His short piece, entitled ‘Getting ready for the Euros’, appears under the by-line: “The Socialist Alliance is committed to the biggest socialist presence at the Euro and GLA elections in June 2004.” A “socialist presence” is not the same thing as a socialist platform, of course. And the SA seems the most likely ‘socialist party’ referred to in the Yaqoob-Monbiot draft.
Comrade Hoveman writes: “Our decision at our annual conference was clear. We want to encourage broader forces to come on board the project of which the Socialist Alliance has been a vital part. If the condition for creating a more credible left alternative is that the Socialist Alliance becomes one element of a broader left electoral coalition, that is something Socialist Alliance members will have to consider very seriously if and when the issue arises” (SA e-bulletin, October 14).
The usual SWP obfuscation. What does he mean by “the project of which the Socialist Alliance has been a vital part”? Just how broad (and how “socialist”) is the “broader left electoral coalition” going to be? And why does he say, “if and when the issue arises”? Is he the only SA member who has not seen the Guardian story?

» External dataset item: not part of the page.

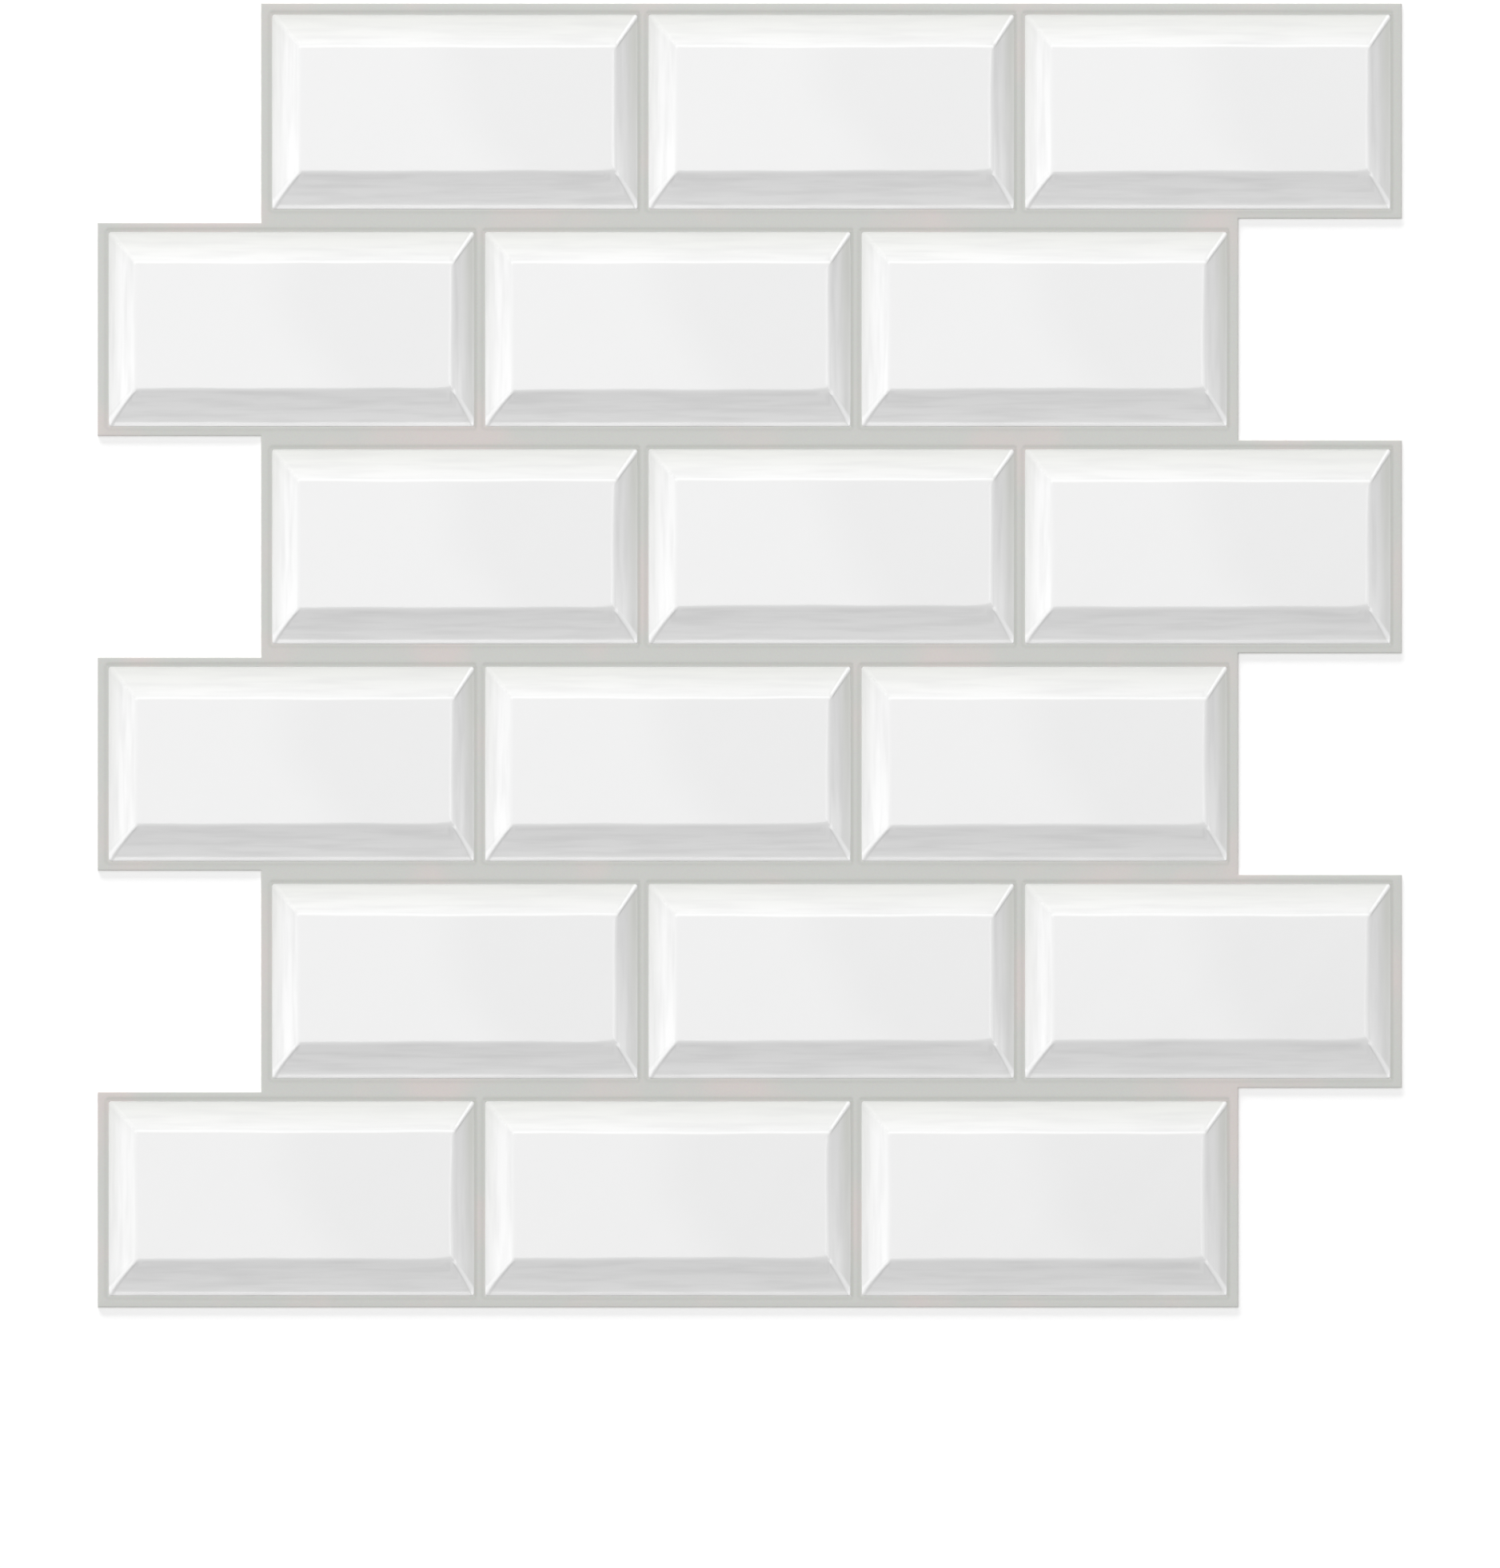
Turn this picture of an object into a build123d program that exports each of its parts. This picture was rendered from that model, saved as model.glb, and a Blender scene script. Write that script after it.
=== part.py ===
from build123d import *
import os

# One sheet of peel and stick backsplash tile, lying face up. Millimetres.
# +X runs along the rows, +Y up the wall and +Z out of the wall towards the room.
# The origin is the middle of the sheet, on the underside of the release liner.

# The bond: rows of tiles, each row set sideways from the one above it.
rows = 6
tiles_per_row = 3
tile_width = 85.4
tile_height = 45.4
side_joint = 2.6  # grout between two tiles of one row
bed_joint = 5.4  # grout between two rows
end_margin = 2.6  # grout past the last tile of a row
stagger = 38.2  # sideways step from one row to the next
tab_clearance = 0.5  # cut off above and below each projecting row end, so that sheets interlock

# The layers, from the wall outwards.
liner_thickness = 0.1
backing_thickness = 0.9
seat_depth = 0.3  # how deep a tile sits in the backing
seat_clearance = 0.1  # gap all round a seated tile
seat_lip = 0.1  # bevel where the grout turns down into the seat

# A tile: a low foot with a narrow flat rim, four hollow bevels and a raised face.
tile_corner_radius = 0.5
rim_rise = 0.06  # rim above the grout
rim_width = 0.3
lower_rim_width = 1.0  # the rim is wider along the tile's lower edge
rim_edge = 0.06  # bevel broken off the rim's outer edge
face_rise = 1.5  # face above the grout
bevel_left = 6.4  # from the tile's edge to the face, rim included, as the next three
bevel_right = 5.1
bevel_top = 7.4
bevel_bottom = 8.6
bevel_hollow = 0.07  # how far a bevel dips below a straight slope
crest_start = 0.7  # the soft turn from bevel to face starts this far down the bevel
crest_end = 0.5  # and ends this far in on the face

row_pitch = tile_height + bed_joint
tile_pitch = tile_width + side_joint
row_length = tiles_per_row * tile_pitch - side_joint + 2 * end_margin
sheet_width = row_length + stagger
sheet_height = rows * row_pitch

grout_level = liner_thickness + backing_thickness
seat_level = grout_level - seat_depth
rim_height = seat_depth + rim_rise  # measured from the tile's own underside
face_height = seat_depth + face_rise


def row_middle(row):
    """(x, y) of a row's middle. Row 1 is the top one, and odd rows are set to the right."""
    side = 1 if row % 2 else -1
    return side * stagger / 2, sheet_height / 2 - (row - 0.5) * row_pitch


def tile_places():
    """(row, column, x, y) of every tile's middle, with column 1 at the left."""
    for row in range(1, rows + 1):
        x, y = row_middle(row)
        for column in range(1, tiles_per_row + 1):
            yield row, column, x + (column - (tiles_per_row + 1) / 2) * tile_pitch, y


def sheet_outline():
    """The die-cut outline: a block as wide as all rows share, and each row's end as a tab."""
    outline = Rectangle(row_length - stagger, sheet_height)
    for row in range(1, rows + 1):
        x, y = row_middle(row)
        cut_above = tab_clearance if row > 1 else 0
        cut_below = tab_clearance if row < rows else 0
        strip = Rectangle(row_length, row_pitch - cut_above - cut_below)
        outline += Pos(x, y + (cut_below - cut_above) / 2) * strip
    return outline


def release_liner():
    """Siliconised paper that is peeled off before the sheet goes on the wall."""
    return extrude(sheet_outline(), liner_thickness)


def backing_sheet():
    """The grout-coloured sheet, with a shallow seat for each tile."""
    sheet = Pos(0, 0, liner_thickness) * extrude(sheet_outline(), backing_thickness)
    seat_outline = RectangleRounded(
        tile_width + 2 * seat_clearance,
        tile_height + 2 * seat_clearance,
        tile_corner_radius + seat_clearance,
    )
    seat = extrude(seat_outline, seat_depth)
    sheet -= [Pos(x, y, seat_level) * seat for _, _, x, y in tile_places()]
    grout_face = sheet.faces().sort_by(Axis.Z)[-1]
    return sheet.chamfer(seat_lip, None, grout_face.inner_wires().edges())


def bevel_line(foot, crest):
    """One side of a section, from foot to face: a hollow arc, then one that rounds the crest. It
    meets the face at a slight angle, because surfaces that only touch don't intersect reliably."""
    inwards = 1 if crest > foot else -1
    half_way = ((foot + crest) / 2, (rim_height + face_height) / 2 - bevel_hollow)
    hollow = ThreePointArc((foot, rim_height), half_way, (crest, face_height))
    hollow = hollow.trim(0, 1 - crest_start / hollow.length)
    on_face = (crest + inwards * crest_end, face_height)
    return hollow, TangentArc(hollow @ 1, on_face, tangent=hollow % 1)


def bevelled_section(span, low_rim, low_bevel, high_rim, high_bevel):
    """A section right across a tile: foot, rim, hollow bevel, rounded crest and flat face."""
    edge = span / 2
    low_foot, high_foot = low_rim - edge, edge - high_rim
    low_hollow, low_crest = bevel_line(low_foot, low_bevel - edge)
    high_hollow, high_crest = bevel_line(high_foot, edge - high_bevel)
    base = Polyline(
        (low_foot, rim_height), (-edge, rim_height), (-edge, 0),
        (edge, 0), (edge, rim_height), (high_foot, rim_height),
    )
    face = Line(low_crest @ 1, high_crest @ 1)
    return make_face([base, low_hollow, low_crest, face, high_crest, high_hollow])


def tile():
    """One tile on z = 0. Its two sections, each run the whole way, meet in the four mitres."""
    lengthways = Plane.XZ * bevelled_section(
        tile_width, rim_width, bevel_left, rim_width, bevel_right
    )
    upright = Plane.YZ * bevelled_section(
        tile_height, lower_rim_width, bevel_bottom, rim_width, bevel_top
    )
    plan = RectangleRounded(tile_width, tile_height, tile_corner_radius)
    body = (
        extrude(lengthways, tile_height / 2, both=True)
        & extrude(upright, tile_width / 2, both=True)
        & extrude(plan, face_height)
    )
    rim = body.faces().filter_by(Axis.Z).sort_by(Axis.Z)[1]
    return body.chamfer(rim_edge, None, rim.outer_wire().edges())


os.makedirs("parts", exist_ok=True)
export_step(release_liner(), "parts/release_liner.step")
export_step(backing_sheet(), "parts/backing_sheet.step")
one_tile = tile()
for row, column, x, y in tile_places():
    export_step(Pos(x, y, seat_level) * one_tile, f"parts/tile_row_{row}_col_{column}.step")
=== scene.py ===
import math

import bpy
import numpy as np
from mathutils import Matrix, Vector


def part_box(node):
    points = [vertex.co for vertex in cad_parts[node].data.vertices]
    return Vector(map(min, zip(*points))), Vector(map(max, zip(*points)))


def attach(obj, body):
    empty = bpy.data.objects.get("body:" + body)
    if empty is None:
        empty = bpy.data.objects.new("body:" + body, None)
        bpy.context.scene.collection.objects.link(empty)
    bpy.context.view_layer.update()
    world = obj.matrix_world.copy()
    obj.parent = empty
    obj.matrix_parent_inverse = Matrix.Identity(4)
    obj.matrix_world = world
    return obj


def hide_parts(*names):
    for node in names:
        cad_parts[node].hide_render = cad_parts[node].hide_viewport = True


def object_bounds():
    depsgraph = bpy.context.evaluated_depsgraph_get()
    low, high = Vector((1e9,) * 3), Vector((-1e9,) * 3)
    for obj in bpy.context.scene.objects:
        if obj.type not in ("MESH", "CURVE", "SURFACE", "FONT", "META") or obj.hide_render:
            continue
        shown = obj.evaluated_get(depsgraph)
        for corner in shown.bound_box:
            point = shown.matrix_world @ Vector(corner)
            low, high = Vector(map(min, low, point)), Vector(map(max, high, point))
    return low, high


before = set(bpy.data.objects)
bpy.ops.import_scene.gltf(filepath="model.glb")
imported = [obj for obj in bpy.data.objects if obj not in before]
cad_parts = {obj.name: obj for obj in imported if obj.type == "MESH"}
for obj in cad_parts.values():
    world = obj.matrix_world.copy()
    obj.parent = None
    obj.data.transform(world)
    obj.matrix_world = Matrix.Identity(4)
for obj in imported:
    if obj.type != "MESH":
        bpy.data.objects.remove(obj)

cad_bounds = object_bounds()
MM = 0.001

rows = 6
tiles_per_row = 3
row_pitch = 50.8
stagger = 38.2  # sideways step from one row to the next
tab_clearance = 0.5  # cut off above and below each projecting row end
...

At this weekend’s SA national council meeting in Sheffield, delegates - including many SWPers, I suspect - will be hoping for clear answers. Salma Yaqoob’s idea of a “comprehensive political programme” will be very different, for example, from People before profit. The Socialist Alliance must seek to represent the working class, not further dilute the politics of its allegedly revolutionary components. Marching alongside non-socialist forces to stop a war is totally different from jointly contesting an election with them. Such a platform, of necessity, must skirt around the contentious issues that divide the various forces involved - the gay and women’s rights “shibboleths” being only one.
Delegates must reject any notion of some green-liberal-pacifist coalition that will take the working class movement precisely nowhere. The irony of the Yaqoob-Monbiot-SWP ‘peace and justice’ hogwash is that it is likely to be ignored by voters even more than the Socialist Alliance itself was in last month’s Brent East by-election.